Blue Eyes

edited September 2014 in General
I was just wondering if anyone has ever noticed a blue-eyed WSL show up? I am referring to pure lines not dogs bred to modern Siberian husky types. As for me I have not come across this yet myself. A couple years back I visited with a man that claimed he had pure WSL and a couple pups had either one or two blue eyes similar to that of the Siberian husky types. Just curious..


  • edited September 2014
    Google "blue eyes recessive dogs". You will find breeds which are trying to eliminate these traits.

    Not surprisingly, the smaller the gene-pool, the more frequently blue eyes emerge.
  • I know it is not a desired trait in Laikas but I for one think blue eyed animals are beautiful. My very first dog was a Siberian Husky when I was a young boy and he had blue eyed and was one the best natured animals that I have ever been around, not to mention an very good guard/hunting dog. I have always loved to squirrel hunt, and Laikas and Huskys are very similar in looks and actions, so much so that I decided to give the Laikas a try, so far I have not been disappointed.
  • edited September 2014
    Yes I agree and have had experience with working line (not show line) of S.Husky which has similar traits to the wsl. I have not personally seen a wsl with blue eyes and I am not advocating blue eyes in the wsl, however I was curious if this ever shows up every once in awhile in the wsl since I come across a person that said he had a couple blue eyes in his pups. Was this a rare occurrence or perhaps maybe a cross with a non pure wsl. This is why I pose my original question.
    The Seppala line of working Siberian husky has some cases of cataract issues. However in the dogs that I seen this in it was not in a blue eyed dog but rather in the brown. I find it interesting. .
  • There was a scandal on Facebook when a Mongolian posted a picture of a blue-eyed laika. He got accused of crossbreeding. Due to language-barrier, people assumed "I don't care" to mean he actually did it when he meant he valued working ability over conformation.

    To be honest, for a crossbred dog to be blue-eyed, it requires both parents to carry the recessive gene. So, that mean the trait was always there. Just that the allele frequency is so low, either it doesn't come up often, breeders kept it hush to avoid the accusations of having contaminated bloodlines or it is a forbidden topic
  • edited September 2014
    The Seppala line of working Siberian husky has some cases of cataract issues. However in the dogs that I seen this in it was not in a blue eyed dog but rather in the brown. I find it interesting. .
    From what I've heard, some Seppala lines have such a narrow gene pool so that could be the cause for greater occurrences of health issues.
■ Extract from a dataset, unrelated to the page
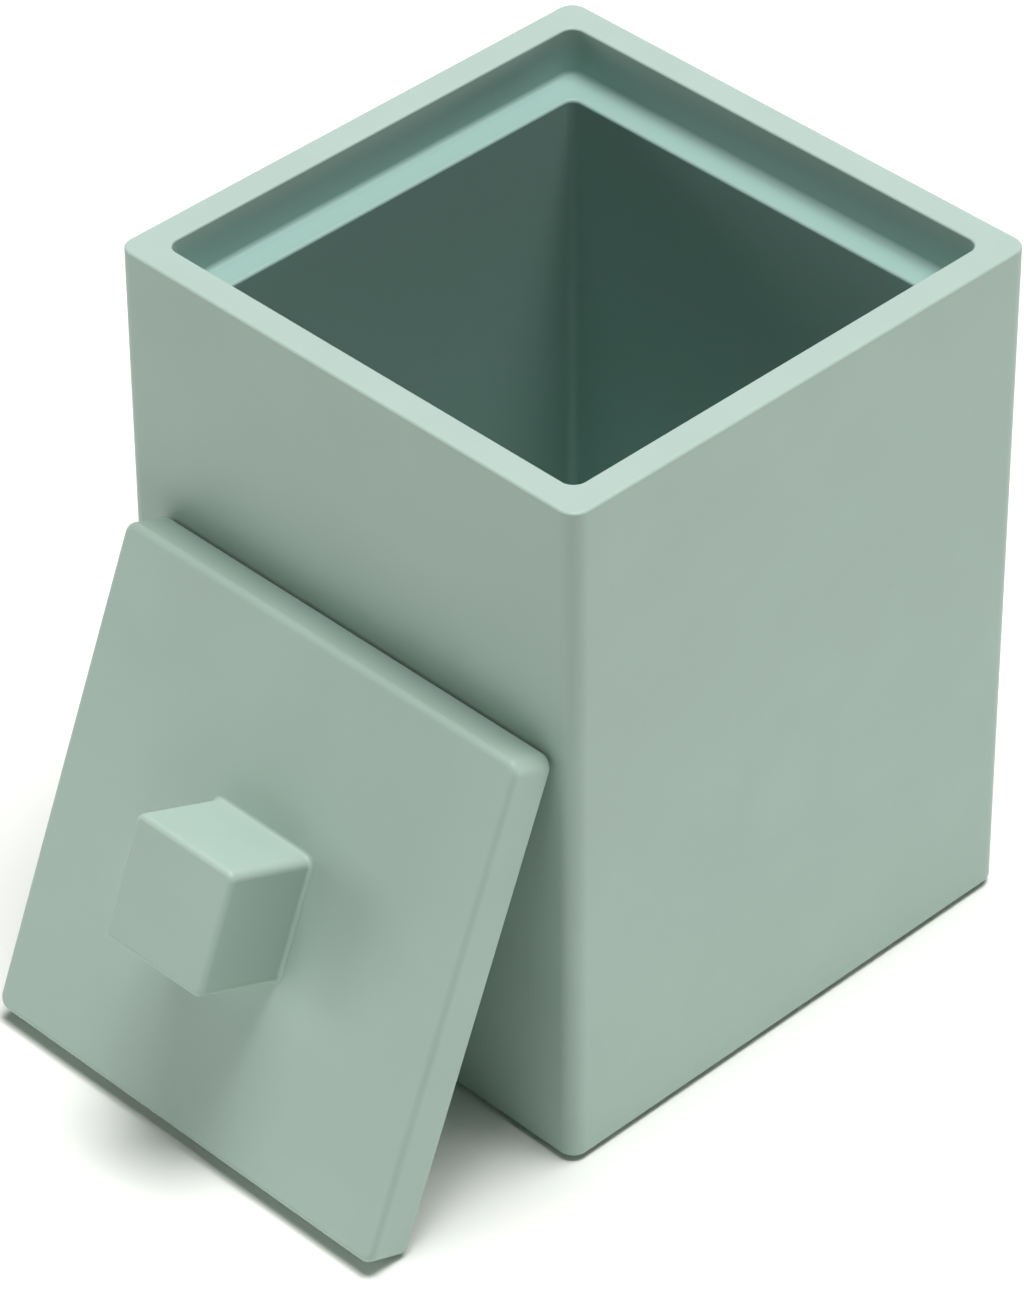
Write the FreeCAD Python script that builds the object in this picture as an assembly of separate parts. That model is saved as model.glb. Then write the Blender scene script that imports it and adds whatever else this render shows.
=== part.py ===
"""Square cast-resin jar for cotton swabs, with a drop-in lid that has a block knob.

The jar stands on the origin with +Z up. Its lid is off and leans on the jar's front face, which faces -Y,
with the knob outwards. All lengths are in millimetres and angles in degrees.
"""

import FreeCAD, Part

import math
import os

from FreeCAD import Placement, Rotation, Vector

# Jar casting
body_side = 76.0
body_height = 97.0
body_corner_radius = 2.2
rim_outer_radius = 0.35
rim_inner_radius = 0.3
base_edge_radius = 0.8
floor_thickness = 8.0

# Rebate that the lid drops into, and the ledge that carries it
rim_width = 4.1
rebate_depth = 6.8
rebate_corner_radius = 1.8
rebate_root_radius = 0.75
ledge_width = 4.2
ledge_edge_radius = 0.4

# Cavity for the swabs, drafted so that the casting leaves its core
cavity_corner_radius = 1.2
cavity_draft_angle = 0.4
cavity_floor_radius = 1.0

# Non-slip pad, let into the underside
pad_margin = 6.0
pad_thickness = 1.5
pad_recess_depth = 0.9
pad_corner_radius = 3.0
pad_side_clearance = 0.25
pad_edge_radius = 0.25

# Lid plate
lid_side_clearance = 0.5
lid_thickness = 6.4
lid_corner_radius = 1.8
lid_face_radius = 0.9
lid_back_radius = 0.6

# Knob, with a flared foot, and a square tenon that keys it to the plate
knob_side = 16.7
knob_height = 13.4
knob_corner_radius = 1.2
knob_top_radius = 0.8
knob_flare_radius = 0.5
knob_foot_land = 0.05
tenon_side = 10.0
tenon_corner_radius = 1.0
tenon_depth = 1.2
tenon_clearance = 0.1

# Brass insert in the knob and the countersunk screw that pulls the knob down
screw_diameter = 4.0
screw_length = 12.0
screw_head_diameter = 7.6
screw_head_recess = 0.3
countersink_angle = 45.0
screw_hole_clearance = 0.15
screw_head_clearance = 0.05
screw_socket_flats = 2.5
screw_socket_depth = 1.4
screw_tip_chamfer = 0.6
insert_flats = 7.0
insert_length = 9.0
insert_groove_width = 2.0
insert_groove_depth = 0.5
insert_thread_clearance = 0.05
insert_end_room = 1.2
insert_cast_clearance = 0.02

# How the lid leans: its foot on the standing plane, its top edge against the jar's front face
lean_angle = 22.1
lean_gap = 0.3
lean_offset = 1.7

# Sizes that follow from the ones above
base_level = pad_thickness - pad_recess_depth
rim_level = base_level + body_height
ledge_level = rim_level - rebate_depth
floor_level = base_level + floor_thickness
rebate_side = body_side - 2 * rim_width
cavity_side = rebate_side - 2 * ledge_width
pad_recess_side = body_side - 2 * pad_margin
pad_side = pad_recess_side - 2 * pad_side_clearance
lid_side = rebate_side - 2 * lid_side_clearance
tenon_level = lid_thickness - tenon_depth

# A cut runs this far past the face that it opens
overrun = 1.0

# Edges this close to a height are taken to lie at it
level_tolerance = 1e-4


def square_wire(side, corner_radius, level):
    """Closed square outline with round corners, centred on the Z axis at one height."""
    half = side / 2
    straight = half - corner_radius
    bulge = straight + corner_radius * math.sqrt(0.5)
    quarter = [
        Part.LineSegment(Vector(half, -straight, level), Vector(half, straight, level)).toShape(),
        Part.Arc(
            Vector(half, straight, level), Vector(bulge, bulge, level), Vector(straight, half, level)
        ).toShape(),
    ]
    edges = []
    for turn in range(4):
        for edge in quarter:
            copy = edge.copy()
            copy.rotate(Vector(0, 0, level), Vector(0, 0, 1), 90 * turn)
            edges.append(copy)
    return Part.Wire(edges)


def square_prism(side, corner_radius, low, high):
    """Upright prism on a round-cornered square, between two heights."""
    return Part.Face(square_wire(side, corner_radius, low)).extrude(Vector(0, 0, high - low))


def hexagon_prism(flats, low, high):
    """Upright hexagonal prism, with its size across the flats."""
    corner = flats / math.sqrt(3)
    points = [
        Vector(corner * math.cos(math.radians(60 * i)), corner * math.sin(math.radians(60 * i)), low)
        for i in range(6)
    ]
    outline = Part.makePolygon(points + points[:1])
    return Part.Face(outline).extrude(Vector(0, 0, high - low))


def turned(profile):
    """Solid of revolution about the Z axis, from (radius, height) points that start and end on the axis."""
    points = [Vector(radius, 0, height) for radius, height in profile]
    outline = Part.makePolygon(points + points[:1])
    return Part.Face(outline).revolve(Vector(0, 0, 0), Vector(0, 0, 1), 360)


def edges_at(shape, level, reach=None):
    """Edges that lie flat at one height, and within reach of the Z axis where that is given."""
    found = []
    for edge in shape.Edges:
        box = edge.BoundBox
        flat = max(abs(box.ZMin - level), abs(box.ZMax - level)) < level_tolerance
        near = reach is None or max(box.XMax, -box.XMin, box.YMax, -box.YMin) < reach
        if flat and near:
            found.append(edge)
    return found


def round_loop(shape, radius, level, reach=None):
    """Shape with the loops of edges at one height rounded."""
    return shape.makeFillet(radius, edges_at(shape, level, reach))


def jar_body():
    """Thick-walled square canister: outer block, less the rebate, the cavity and the pad's recess."""
    block = square_prism(body_side, body_corner_radius, base_level, rim_level)
    block = round_loop(block, base_edge_radius, base_level)
    block = round_loop(block, rim_outer_radius, rim_level)

    rebate = square_prism(rebate_side, rebate_corner_radius, ledge_level, rim_level + overrun)
    rebate = round_loop(rebate, rebate_root_radius, ledge_level)

    draft_inset = (ledge_level - floor_level) * math.tan(math.radians(cavity_draft_angle))
    cavity = Part.makeLoft(
        [
            square_wire(cavity_side - 2 * draft_inset, cavity_corner_radius, floor_level),
            square_wire(cavity_side, cavity_corner_radius, ledge_level),
        ],
        True,
        True,
    )
    cavity = round_loop(cavity, cavity_floor_radius, floor_level)
    throat = square_prism(cavity_side, cavity_corner_radius, ledge_level, ledge_level + overrun)

    recess = square_prism(
        pad_recess_side, pad_corner_radius, base_level - overrun, base_level + pad_recess_depth
    )

    body = block.cut(rebate).cut(cavity.fuse(throat)).cut(recess)
    body = round_loop(body, ledge_edge_radius, ledge_level, cavity_side / 2 + ledge_edge_radius)
    body = round_loop(body, rim_inner_radius, rim_level, rebate_side / 2 + rim_inner_radius)
    return body


def base_pad():
    """Flat foam pad, glued in the recess and standing proud of the base, with a softened foot edge."""
    pad = square_prism(pad_side, pad_corner_radius - pad_side_clearance, 0, pad_thickness)
    return round_loop(pad, pad_edge_radius, 0)


def lid_plate():
    """Square slab with the knob's tenon pocket above and the screw's countersink below."""
    plate = square_prism(lid_side, lid_corner_radius, 0, lid_thickness)
    plate = round_loop(plate, lid_face_radius, lid_thickness)
    plate = round_loop(plate, lid_back_radius, 0)

    pocket = square_prism(
        tenon_side + 2 * tenon_clearance,
        tenon_corner_radius + tenon_clearance,
        tenon_level - tenon_clearance,
        lid_thickness + overrun,
    )

    hole = turned(countersunk_profile(screw_hole_clearance, screw_head_clearance, tenon_level + overrun))
    return plate.cut(pocket).cut(hole)


def cone_height(wide_radius, narrow_radius):
    """Height over which the screw's countersink narrows from one radius to the other."""
    return (wide_radius - narrow_radius) / math.tan(math.radians(countersink_angle))


def countersunk_profile(shank_clearance, head_clearance, top):
    """Half section of the plate's countersunk hole, from below the plate up to a given height."""
    shank_radius = screw_diameter / 2 + shank_clearance
    head_radius = screw_head_diameter / 2 + head_clearance
    return [
        (0, -overrun),
        (head_radius, -overrun),
        (head_radius, screw_head_recess),
        (shank_radius, screw_head_recess + cone_height(head_radius, shank_radius)),
        (shank_radius, top),
        (0, top),
    ]


def insert_blank(clearance):
    """Hexagonal insert with a turned groove that the resin grips, standing on its open end."""
    low = tenon_level
    middle = low + insert_length / 2
    bar = hexagon_prism(insert_flats + 2 * clearance, low, low + insert_length + clearance)
    groove_half = insert_groove_width / 2 - clearance
    ring_outer = Part.makeCylinder(insert_flats, 2 * groove_half, Vector(0, 0, middle - groove_half))
    ring_inner = Part.makeCylinder(
        insert_flats / 2 - insert_groove_depth + clearance,
        2 * groove_half,
        Vector(0, 0, middle - groove_half),
    )
    return bar.cut(ring_outer.cut(ring_inner))


def knob():
    """Square block on a flared foot, with its tenon below and the insert's place inside."""
    foot_overhang = knob_flare_radius + knob_foot_land
    foot_top = lid_thickness + knob_foot_land
    block = square_prism(knob_side, knob_corner_radius, lid_thickness, lid_thickness + knob_height)
    foot = square_prism(
        knob_side + 2 * foot_overhang, knob_corner_radius + foot_overhang, lid_thickness, foot_top
    )
    body = block.fuse(foot)
    body = round_loop(body, knob_flare_radius, foot_top, knob_side / 2 + knob_foot_land)
    body = round_loop(body, knob_top_radius, lid_thickness + knob_height)

    tenon = square_prism(tenon_side, tenon_corner_radius, tenon_level, lid_thickness + overrun)
    return body.fuse(tenon).removeSplitter().cut(insert_blank(insert_cast_clearance))


def knob_insert():
    """Brass hexagon insert with a blind bore for the screw."""
    bore_length = insert_length - insert_end_room
    bore_radius = screw_diameter / 2 + insert_thread_clearance
    bore = Part.makeCylinder(bore_radius, bore_length + overrun, Vector(0, 0, tenon_level - overrun))
    return insert_blank(0).cut(bore)


def knob_screw():
    """Countersunk socket screw, head in the plate's underside and tip in the insert."""
    radius = screw_diameter / 2
    head_radius = screw_head_diameter / 2
    head_face = screw_head_recess
    tip = head_face + screw_length
    screw = turned(
        [
            (0, head_face),
            (head_radius, head_face),
            (radius, head_face + cone_height(head_radius, radius)),
            (radius, tip - screw_tip_chamfer),
            (radius - screw_tip_chamfer, tip),
            (0, tip),
        ]
    )
    socket = hexagon_prism(screw_socket_flats, head_face - overrun, head_face + screw_socket_depth)
    return screw.cut(socket)


def leaning_place():
    """Where the lid stands when it leans: back edge of its foot on the plane, top back edge near the jar.

    The lid is drawn flat, with its knob up and its underside on the XY plane. It turns about X until its
    face looks outwards and up. Its rounded back edges are what touch, so their centres set the place.
    """
    turn = Rotation(Vector(1, 0, 0), 90 - lean_angle)
    edge_offset = lid_side / 2 - lid_back_radius
    foot = turn.multVec(Vector(0, -edge_offset, lid_back_radius))
    head = turn.multVec(Vector(0, edge_offset, lid_back_radius))
    across = -(body_side / 2 + lean_gap) - lid_back_radius - head.y
    up = lid_back_radius - foot.z
    return Placement(Vector(lean_offset, across, up), turn)


def main():
    jar = {"jar_body": jar_body(), "base_pad": base_pad()}
    lid = {
        "lid_plate": lid_plate(),
        "knob": knob(),
        "knob_insert": knob_insert(),
        "knob_screw": knob_screw(),
    }
    place = leaning_place()
    for shape in lid.values():
        shape.Placement = place.multiply(shape.Placement)

    os.makedirs("parts", exist_ok=True)
    for name, shape in {**jar, **lid}.items():
        box = shape.BoundBox
        print(
            f"{name}: valid {shape.isValid()}, solids {len(shape.Solids)}, volume {shape.Volume:.1f} mm3, "
            f"y {box.YMin:.2f} to {box.YMax:.2f}, z {box.ZMin:.2f} to {box.ZMax:.2f}"
        )
        shape.exportStep(f"parts/{name}.step")


main()
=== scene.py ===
"""Finishes, foam pad, threaded screw, studio and camera for the lacquered swab jar and its leaning lid.

Everything is in metres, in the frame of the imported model: +Z up, the jar on the origin, its lid at -Y.
"""

import math

import bmesh
import bpy
from mathutils import Matrix, Quaternion, Vector


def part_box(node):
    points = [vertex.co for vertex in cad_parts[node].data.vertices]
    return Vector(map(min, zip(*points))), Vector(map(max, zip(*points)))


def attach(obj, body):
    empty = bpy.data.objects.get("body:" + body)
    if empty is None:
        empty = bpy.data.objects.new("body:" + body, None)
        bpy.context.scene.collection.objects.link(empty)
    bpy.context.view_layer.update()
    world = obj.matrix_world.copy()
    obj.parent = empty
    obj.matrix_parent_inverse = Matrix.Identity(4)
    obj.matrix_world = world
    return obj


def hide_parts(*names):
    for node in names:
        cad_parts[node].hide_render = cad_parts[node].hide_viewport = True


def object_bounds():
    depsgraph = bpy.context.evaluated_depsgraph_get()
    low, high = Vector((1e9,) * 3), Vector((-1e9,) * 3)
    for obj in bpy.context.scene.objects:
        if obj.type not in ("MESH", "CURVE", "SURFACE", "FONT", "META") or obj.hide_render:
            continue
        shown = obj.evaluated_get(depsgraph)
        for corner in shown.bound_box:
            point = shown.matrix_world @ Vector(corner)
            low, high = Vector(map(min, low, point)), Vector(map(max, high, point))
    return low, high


MILLIMETRE = 0.001
SAME_PLACE = 0.01 * MILLIMETRE
MERGE_DISTANCE = 1e-7
SHARP_ANGLE = 32

# Camera, at the photograph's viewing angle, with lens and sensor in millimetres
CAMERA_AZIMUTH = 45.59
CAMERA_ELEVATION = 38.04
CAMERA_ROLL = -0.40
CAMERA_DISTANCE = 0.77715
CAMERA_AIM = Vector((-0.002447, -0.008105, 0.040586))
CAMERA_LENS = 176.06
CAMERA_SENSOR = 36.0

# Most of a noise lies between these two values
NOISE_SPAN = (0.3, 0.7)

# Sage lacquer, the share of its colour left in the painted shade down inside the jar's mouth, and in its
# specks
SAGE = (0.368, 0.488, 0.429)
SAGE_SPREAD = 0.02
# Painted shade inside the jar's mouth: the share of colour left, and how far below the rim it fades in
MOUTH_PAINTED_SHADE = (0.73, 0.86, 0.87)
SPECK_TONE = 0.80
SPECK_SPAN = (0.55, 0.85)
SPECK_SHARE = 0.10
MOUTH_SHADE_FADE = 3 * MILLIMETRE
MOUTH_EDGE = 0.2 * MILLIMETRE
CLOUD_SIZE = 14 * MILLIMETRE
ORANGE_PEEL_SIZE = 1.3 * MILLIMETRE
ORANGE_PEEL_DEPTH = 0.012 * MILLIMETRE
SPRAY_GRAIN_SIZE = 0.22 * MILLIMETRE
SPRAY_GRAIN_DEPTH = 0.0022 * MILLIMETRE
LACQUER_ROUGHNESS = (0.485, 0.515)
LACQUER_IOR = 1.48

# Foam pad, with painted shade in the pits of its cut cells
PAD_BELLY = 0.34 * MILLIMETRE
PAD_EDGE_RINGS = 12
PAD_FACE_SHARES = (0.1, 0.5, 0.85)
PAD_FACE_ROUNDING = 0.2
CORNER_STEPS = 12
FOAM_BLACK = (0.030, 0.030, 0.032)
FOAM_WORN = (0.050, 0.050, 0.052)
FOAM_PIT_PAINTED_SHADE = (0.012, 0.012, 0.013)
FOAM_PIT_SPAN = (0.15, 0.65)
FOAM_PIT_SHARE = 0.6
FOAM_ROUGHNESS = (0.82, 0.92)
FOAM_SPECULAR = 0.3
FOAM_CELL_SIZE = 0.45 * MILLIMETRE
FOAM_CELL_DEPTH = 0.12 * MILLIMETRE
FOAM_MOTTLE_SIZE = 6 * MILLIMETRE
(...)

    I have met one pure WSL pup who had a parti-eye (two colors in one eye), but I'm not sure how common that can be. An interesting thing with Blue eyed Siberian Huskies, many show breeders try to avoid breeding for blue eyes as the lighter color can affect how people see the shape of the eyes. Even with eyes the exact same shape, blue eyes appear rounder than brown eyes, so many show breeders tend to stick to brown eyes to avoid that issue.
  • Oh yea, that was one of my pups from Ike X Kilbe ... I talked to a lot of vets and such and all pretty much agreed that his eye was a birth defect and not a inherited thing.
  • Blue (glass) eyes among hunting Laikas is called "sorochina" (magpie like eye) in Russian are mentioned in oldest literature about Laikas. In Laika standards this is a fault, despite it occurs among aboriginal stock dogs. Natives and Russian hunters think this is a fault, although there is no evidence, if this detrimental for hunting. Interesting that blue eye occurs among all northern dogs, including reindeer herding and sledding dogs, even among Inuit's sled dog in North America and everywhere people consider it a deficiency, such dog is "lazy and eats much", they say. Only in America, purebred Siberian Huskies with blue eyes were made popular.